■ TASK TO CARRY OUT
Set down the material once more, exactly as it appears.

┌─ AVAILABLE DATA

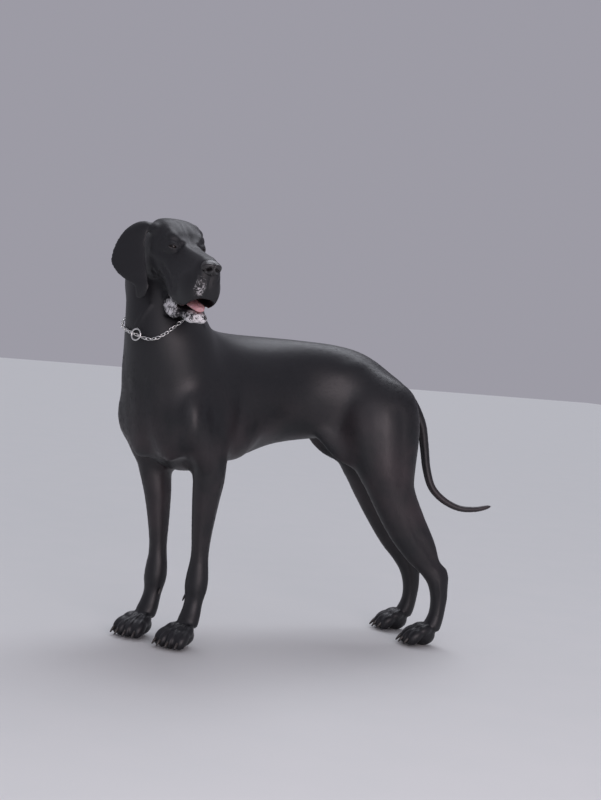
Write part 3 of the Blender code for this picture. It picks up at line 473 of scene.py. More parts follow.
def make_neck():
    """Neck from between the shoulders to the back of the skull, turning with the head."""
    head = head_matrix()
    nape = head @ Vector((-0.105, 0.0, -0.020))
    upper = head @ Vector((-0.150, 0.0, -0.085))
    rows = [
        (*body_point(0.670, -0.010, 0.620), 0.138, 0.165, CHEST_TURN),
        (*body_point(0.712, -0.018, 0.700), 0.140, 0.144, CHEST_TURN + 0.10),
        (*body_point(0.748, -0.012, 0.775), 0.118, 0.124, CHEST_TURN + 0.35),
        (*((upper + body_point(0.780, -0.004, 0.830)) / 2), 0.087, 0.100, CHEST_TURN + 0.65),
        (*upper, 0.074, 0.085, CHEST_TURN + 0.9),
        (*nape, 0.058, 0.070, HEAD_TURN),
    ]
    places = flow(rows, 40)
    points = [Vector(row[:3]) for row in places]
    rings = []
    for index, row in enumerate(places):
        course = course_at(points, index)
        left = Vector((math.sin(row[5]), -math.cos(row[5]), 0.0))
        depth = course.cross(left).normalized()
        across = depth.cross(course).normalized()
        rings.append(oval(points[index], across, depth, row[3], row[4]))
    return loft("neck", rings)


# Head

def head_loft(name, matrix, stations, count=40, sides=36):
    """A loft along the head: forward, top, bottom, half width."""
    turn = matrix.to_3x3()
    rings = []
    for forward, top, bottom, width in flow(stations, count):
        centre = matrix @ Vector((forward, 0.0, (top + bottom) / 2))
        rings.append(oval(centre, turn.col[1], turn.col[2], width, (top - bottom) / 2, sides=sides))
    return loft(name, rings)


def head_mass(name, matrix, centre, radii, turn=(0.0, 0.0, 0.0), detail=4):
    """A mass on the head, turned about its own centre."""
    spin = Matrix.Rotation(turn[2], 4, "Z") @ Matrix.Rotation(turn[1], 4, "Y")
    spin = spin @ Matrix.Rotation(turn[0], 4, "X")
    return mass(name, matrix @ Matrix.Translation(centre) @ spin, radii, detail)


def head_shell(name, matrix, stations, count=60, sides=44):
    """A loft whose sections run from the top over an upper corner, the side and a lower corner.

    Each station holds the place forward, the top, three corners out and up, and the bottom.
    """
    rings = []
    for row in flow(stations, count):
        half = [(0.0, row[1]), (row[2], row[3]), (row[4], row[5]), (row[6], row[7]), (0.0, row[8])]
        outline = half + [(-out, up) for out, up in reversed(half[1:-1])]
        rings.append([matrix @ Vector((row[0], out, up)) for out, up in closed_curve(outline, sides)])
    return loft(name, rings)


def make_skull(matrix):
    """Cranium, muzzle and upper lips."""
    stations = metres([
        (-162, 18, 10, 12, 16, -6, 10, -24, -30),
        (-146, 50, 30, 40, 43, -2, 30, -42, -56),
        (-110, 73, 46, 61, 63, 2, 50, -56, -82),
        (-65, 79, 51, 67, 68, 6, 56, -60, -90),
        (-28, 73, 46, 61, 63, 8, 53, -56, -88),
        (0, 60, 41, 52, 56, 4, 49, -54, -86),
        (22, 44, 32, 38, 48, -6, 46, -70, -98),
        (50, 34, 26, 27, 42, -14, 46, -89, -108),
        (90, 30, 23, 23, 40, -16, 47, -94, -109),
        (125, 29, 22, 22, 39, -14, 45, -92, -105),
        (150, 28, 22, 20, 36, -12, 39, -78, -91),
        (166, 22, 18, 14, 30, -14, 31, -64, -73),
        (175, 8, 11, 2, 18, -16, 17, -36, -44),
    ])
    return [head_shell("skull", matrix, stations)]


def eye_frame(matrix, side):
    """A frame at an eye's centre: +X out of the eye, +Z up."""
    mirror = Vector((1.0, side, 1.0))
    turn = matrix.to_3x3()
    ahead = (turn @ (Vector(EYE_COURSE) * mirror)).normalized()
    across = (turn @ UP).cross(ahead).normalized()
    return frame_at(matrix @ (Vector(EYE_PLACE) * mirror), ahead, across, ahead.cross(across))


def make_face(matrix):
    """Brows, cheeks, cheek bones, lids and the fullness of the upper lips."""
    parts = []
    for side, tag in SIDES:
        lid = EYE_RADIUS + LID_THICKNESS
        masses = (
            ("brow", (-0.004, 0.033, 0.042), (0.026, 0.021, 0.015), (0.45, 0.35)),
            ("temple", (-0.060, 0.044, 0.026), (0.046, 0.020, 0.034), (0.0, 0.0)),
            ("ear_base", (-0.068, 0.050, 0.046), (0.032, 0.024, 0.020), (0.0, 0.0)),
            ("cheek", (-0.060, 0.046, -0.034), (0.052, 0.022, 0.046), (0.0, 0.0)),
            ("arch", (-0.018, 0.048, -0.006), (0.044, 0.011, 0.012), (0.1, -0.28)),
            ("flew", (0.116, 0.028, -0.055), (0.052, 0.024, 0.048), (0.0, -0.04)),
            ("pad", (0.148, 0.018, -0.028), (0.025, 0.018, 0.028), (0.0, 0.0)),
        )
        for name, (forward, out, up), radii, (pitch, turn) in masses:
            centre = (forward, side * out, up)
            parts.append(head_mass(name + tag, matrix, centre, radii, (0.0, pitch, side * turn)))
        parts.append(mass("lids" + tag, eye_frame(matrix, side), (lid, lid + 0.0015, lid)))
    return parts


def make_lid_opening(matrix, side, steps=10):
    """An almond-shaped cutter through the lids, out from the eye's centre."""
    frame = eye_frame(matrix, side)
    places = [-1 + 2 * step / steps for step in range(steps)]
    outline = [(place, 1 - place * place) for place in places]
    outline += [(-place, place * place - 1) for place in places]
    rings = []
    for reach, spread in ((0.25, 0.35), (1.0, 1.0), (2.2, 1.35)):
        depth, length, height = EYE_RADIUS * reach, LID_LENGTH * spread, LID_HEIGHT * spread
        rings.append([frame @ Vector((depth, length * across, height * up)) for across, up in outline])
    return loft("lid_opening", rings)


def make_jaw(matrix, name="lower_jaw", with_lips=True):
    """The lower jaw, a little open, with its loose lower lips."""
    stations = metres([
        (-80, -50, -94, 34),
        (-40, -62, -114, 36),
        (10, -86, -130, 33),
        (60, -102, -138, 32),
        (105, -107, -139, 31),
        (138, -107, -138, 28),
        (156, -111, -132, 21),
    ])
    parts = [head_loft(name, matrix, stations)]
    if not with_lips:
        return parts[0]
    for side, tag in SIDES:
        lip = ((0.060, side * 0.034, -0.122), (0.050, 0.0115, 0.021))
        chin = ((0.132, side * 0.012, -0.125), (0.025, 0.017, 0.0145))
        parts.append(head_mass("lower_lip" + tag, matrix, *lip, (0.0, 0.10, 0.0)))
        parts.append(head_mass("chin" + tag, matrix, *chin))
    return join(name, parts)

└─

■ ANSWER TO THIS EXERCISE
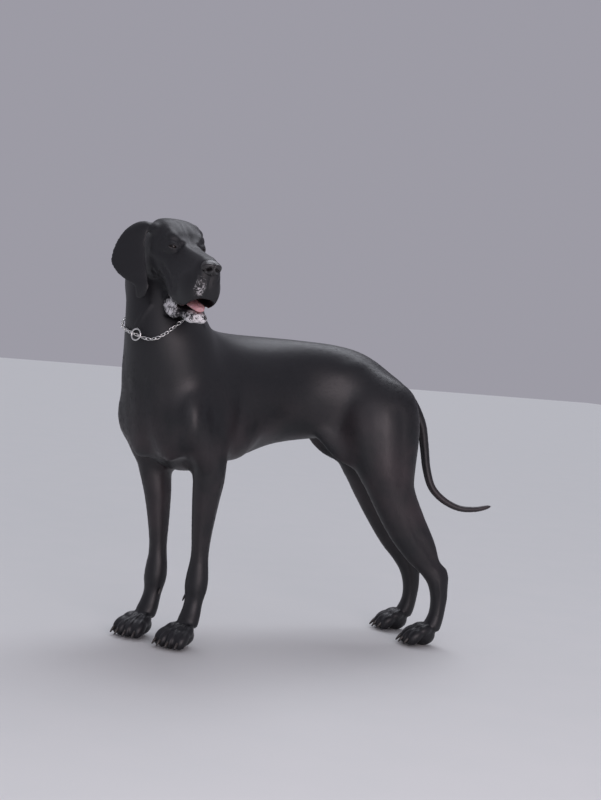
Write part 3 of the Blender code for this picture. It picks up at line 473 of scene.py. More parts follow.
def make_neck():
    """Neck from between the shoulders to the back of the skull, turning with the head."""
    head = head_matrix()
    nape = head @ Vector((-0.105, 0.0, -0.020))
    upper = head @ Vector((-0.150, 0.0, -0.085))
    rows = [
        (*body_point(0.670, -0.010, 0.620), 0.138, 0.165, CHEST_TURN),
        (*body_point(0.712, -0.018, 0.700), 0.140, 0.144, CHEST_TURN + 0.10),
        (*body_point(0.748, -0.012, 0.775), 0.118, 0.124, CHEST_TURN + 0.35),
        (*((upper + body_point(0.780, -0.004, 0.830)) / 2), 0.087, 0.100, CHEST_TURN + 0.65),
        (*upper, 0.074, 0.085, CHEST_TURN + 0.9),
        (*nape, 0.058, 0.070, HEAD_TURN),
    ]
    places = flow(rows, 40)
    points = [Vector(row[:3]) for row in places]
    rings = []
    for index, row in enumerate(places):
        course = course_at(points, index)
        left = Vector((math.sin(row[5]), -math.cos(row[5]), 0.0))
        depth = course.cross(left).normalized()
        across = depth.cross(course).normalized()
        rings.append(oval(points[index], across, depth, row[3], row[4]))
    return loft("neck", rings)


# Head

def head_loft(name, matrix, stations, count=40, sides=36):
    """A loft along the head: forward, top, bottom, half width."""
    turn = matrix.to_3x3()
    rings = []
    for forward, top, bottom, width in flow(stations, count):
        centre = matrix @ Vector((forward, 0.0, (top + bottom) / 2))
        rings.append(oval(centre, turn.col[1], turn.col[2], width, (top - bottom) / 2, sides=sides))
    return loft(name, rings)


def head_mass(name, matrix, centre, radii, turn=(0.0, 0.0, 0.0), detail=4):
    """A mass on the head, turned about its own centre."""
    spin = Matrix.Rotation(turn[2], 4, "Z") @ Matrix.Rotation(turn[1], 4, "Y")
    spin = spin @ Matrix.Rotation(turn[0], 4, "X")
    return mass(name, matrix @ Matrix.Translation(centre) @ spin, radii, detail)


def head_shell(name, matrix, stations, count=60, sides=44):
    """A loft whose sections run from the top over an upper corner, the side and a lower corner.

    Each station holds the place forward, the top, three corners out and up, and the bottom.
    """
    rings = []
    for row in flow(stations, count):
        half = [(0.0, row[1]), (row[2], row[3]), (row[4], row[5]), (row[6], row[7]), (0.0, row[8])]
        outline = half + [(-out, up) for out, up in reversed(half[1:-1])]
        rings.append([matrix @ Vector((row[0], out, up)) for out, up in closed_curve(outline, sides)])
    return loft(name, rings)


def make_skull(matrix):
    """Cranium, muzzle and upper lips."""
    stations = metres([
        (-162, 18, 10, 12, 16, -6, 10, -24, -30),
        (-146, 50, 30, 40, 43, -2, 30, -42, -56),
        (-110, 73, 46, 61, 63, 2, 50, -56, -82),
        (-65, 79, 51, 67, 68, 6, 56, -60, -90),
        (-28, 73, 46, 61, 63, 8, 53, -56, -88),
        (0, 60, 41, 52, 56, 4, 49, -54, -86),
        (22, 44, 32, 38, 48, -6, 46, -70, -98),
        (50, 34, 26, 27, 42, -14, 46, -89, -108),
        (90, 30, 23, 23, 40, -16, 47, -94, -109),
        (125, 29, 22, 22, 39, -14, 45, -92, -105),
        (150, 28, 22, 20, 36, -12, 39, -78, -91),
        (166, 22, 18, 14, 30, -14, 31, -64, -73),
        (175, 8, 11, 2, 18, -16, 17, -36, -44),
    ])
    return [head_shell("skull", matrix, stations)]


def eye_frame(matrix, side):
    """A frame at an eye's centre: +X out of the eye, +Z up."""
    mirror = Vector((1.0, side, 1.0))
    turn = matrix.to_3x3()
    ahead = (turn @ (Vector(EYE_COURSE) * mirror)).normalized()
    across = (turn @ UP).cross(ahead).normalized()
    return frame_at(matrix @ (Vector(EYE_PLACE) * mirror), ahead, across, ahead.cross(across))


def make_face(matrix):
    """Brows, cheeks, cheek bones, lids and the fullness of the upper lips."""
    parts = []
    for side, tag in SIDES:
        lid = EYE_RADIUS + LID_THICKNESS
        masses = (
            ("brow", (-0.004, 0.033, 0.042), (0.026, 0.021, 0.015), (0.45, 0.35)),
            ("temple", (-0.060, 0.044, 0.026), (0.046, 0.020, 0.034), (0.0, 0.0)),
            ("ear_base", (-0.068, 0.050, 0.046), (0.032, 0.024, 0.020), (0.0, 0.0)),
            ("cheek", (-0.060, 0.046, -0.034), (0.052, 0.022, 0.046), (0.0, 0.0)),
            ("arch", (-0.018, 0.048, -0.006), (0.044, 0.011, 0.012), (0.1, -0.28)),
            ("flew", (0.116, 0.028, -0.055), (0.052, 0.024, 0.048), (0.0, -0.04)),
            ("pad", (0.148, 0.018, -0.028), (0.025, 0.018, 0.028), (0.0, 0.0)),
        )
        for name, (forward, out, up), radii, (pitch, turn) in masses:
            centre = (forward, side * out, up)
            parts.append(head_mass(name + tag, matrix, centre, radii, (0.0, pitch, side * turn)))
        parts.append(mass("lids" + tag, eye_frame(matrix, side), (lid, lid + 0.0015, lid)))
    return parts


def make_lid_opening(matrix, side, steps=10):
    """An almond-shaped cutter through the lids, out from the eye's centre."""
    frame = eye_frame(matrix, side)
    places = [-1 + 2 * step / steps for step in range(steps)]
    outline = [(place, 1 - place * place) for place in places]
    outline += [(-place, place * place - 1) for place in places]
    rings = []
    for reach, spread in ((0.25, 0.35), (1.0, 1.0), (2.2, 1.35)):
        depth, length, height = EYE_RADIUS * reach, LID_LENGTH * spread, LID_HEIGHT * spread
        rings.append([frame @ Vector((depth, length * across, height * up)) for across, up in outline])
    return loft("lid_opening", rings)


def make_jaw(matrix, name="lower_jaw", with_lips=True):
    """The lower jaw, a little open, with its loose lower lips."""
    stations = metres([
        (-80, -50, -94, 34),
        (-40, -62, -114, 36),
        (10, -86, -130, 33),
        (60, -102, -138, 32),
        (105, -107, -139, 31),
        (138, -107, -138, 28),
        (156, -111, -132, 21),
    ])
    parts = [head_loft(name, matrix, stations)]
    if not with_lips:
        return parts[0]
    for side, tag in SIDES:
        lip = ((0.060, side * 0.034, -0.122), (0.050, 0.0115, 0.021))
        chin = ((0.132, side * 0.012, -0.125), (0.025, 0.017, 0.0145))
        parts.append(head_mass("lower_lip" + tag, matrix, *lip, (0.0, 0.10, 0.0)))
        parts.append(head_mass("chin" + tag, matrix, *chin))
    return join(name, parts)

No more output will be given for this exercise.